> [Exercise objective]:
Please print all of the material below, word for word.

> [Data provided]:
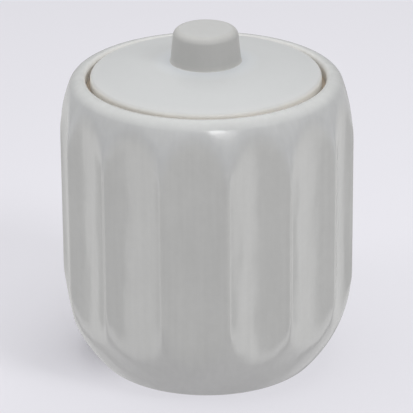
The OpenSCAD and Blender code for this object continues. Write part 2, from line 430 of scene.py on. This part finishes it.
def knob_profile():
    """Outline of the knob: a flat base, a small fillet of glaze at its foot, a side that leans in
    and a rounded top edge, over which the top is level."""
    foot_z, top_z = KNOB_LOW.z, KNOB_HIGH.z
    height = top_z - foot_z
    lean = np.arctan2(KNOB_R - KNOB_TOP_R, height)
    round_z = height - KNOB_ROUND
    round_r = KNOB_R - (KNOB_ROUND + round_z * np.sin(lean)) / np.cos(lean)
    edge = np.array((round_r, foot_z + round_z))
    side_top = edge + KNOB_ROUND * np.array((np.cos(lean), np.sin(lean)))
    side_foot = np.array((KNOB_R - SIDE_IN * KNOB_FILLET, foot_z + SIDE_UP * KNOB_FILLET))
    side_mid = side_foot + KNOB_FOOT_THIN * (side_top - side_foot)
    fillet = (KNOB_R + KNOB_FILLET, foot_z + KNOB_FILLET)
    return joined(
        marked(straight((0, foot_z), (KNOB_R + KNOB_FILLET, foot_z), 3), bare=1),
        marked(arc(fillet, KNOB_FILLET, 270, 190, 5), thin=(0, 0.15)),
        marked(straight(side_foot, side_mid, 4), thin=(0.15, 0)),
        straight(side_mid, side_top, 10),
        arc(edge, KNOB_ROUND, np.degrees(lean), KNOB_TOP_FROM, 9),
        # painted light: the knob's top gets a lighter glaze than its side
        marked(arc(edge, KNOB_ROUND, KNOB_TOP_FROM, 90, 4), thick=(0, 1)),
        marked(straight((round_r, top_z), (0, top_z), 8), thick=(1, 1)),
    )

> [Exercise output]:
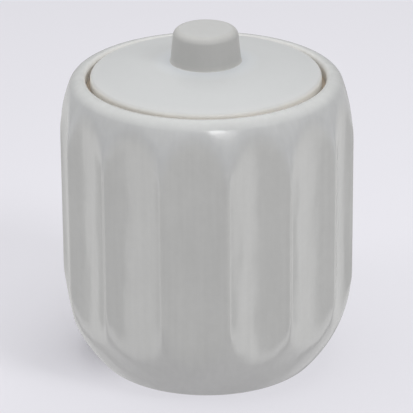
The OpenSCAD and Blender code for this object continues. Write part 2, from line 430 of scene.py on. This part finishes it.
def knob_profile():
    """Outline of the knob: a flat base, a small fillet of glaze at its foot, a side that leans in
    and a rounded top edge, over which the top is level."""
    foot_z, top_z = KNOB_LOW.z, KNOB_HIGH.z
    height = top_z - foot_z
    lean = np.arctan2(KNOB_R - KNOB_TOP_R, height)
    round_z = height - KNOB_ROUND
    round_r = KNOB_R - (KNOB_ROUND + round_z * np.sin(lean)) / np.cos(lean)
    edge = np.array((round_r, foot_z + round_z))
    side_top = edge + KNOB_ROUND * np.array((np.cos(lean), np.sin(lean)))
    side_foot = np.array((KNOB_R - SIDE_IN * KNOB_FILLET, foot_z + SIDE_UP * KNOB_FILLET))
    side_mid = side_foot + KNOB_FOOT_THIN * (side_top - side_foot)
    fillet = (KNOB_R + KNOB_FILLET, foot_z + KNOB_FILLET)
    return joined(
        marked(straight((0, foot_z), (KNOB_R + KNOB_FILLET, foot_z), 3), bare=1),
        marked(arc(fillet, KNOB_FILLET, 270, 190, 5), thin=(0, 0.15)),
        marked(straight(side_foot, side_mid, 4), thin=(0.15, 0)),
        straight(side_mid, side_top, 10),
        arc(edge, KNOB_ROUND, np.degrees(lean), KNOB_TOP_FROM, 9),
        # painted light: the knob's top gets a lighter glaze than its side
        marked(arc(edge, KNOB_ROUND, KNOB_TOP_FROM, 90, 4), thick=(0, 1)),
        marked(straight((round_r, top_z), (0, top_z), 8), thick=(1, 1)),
    )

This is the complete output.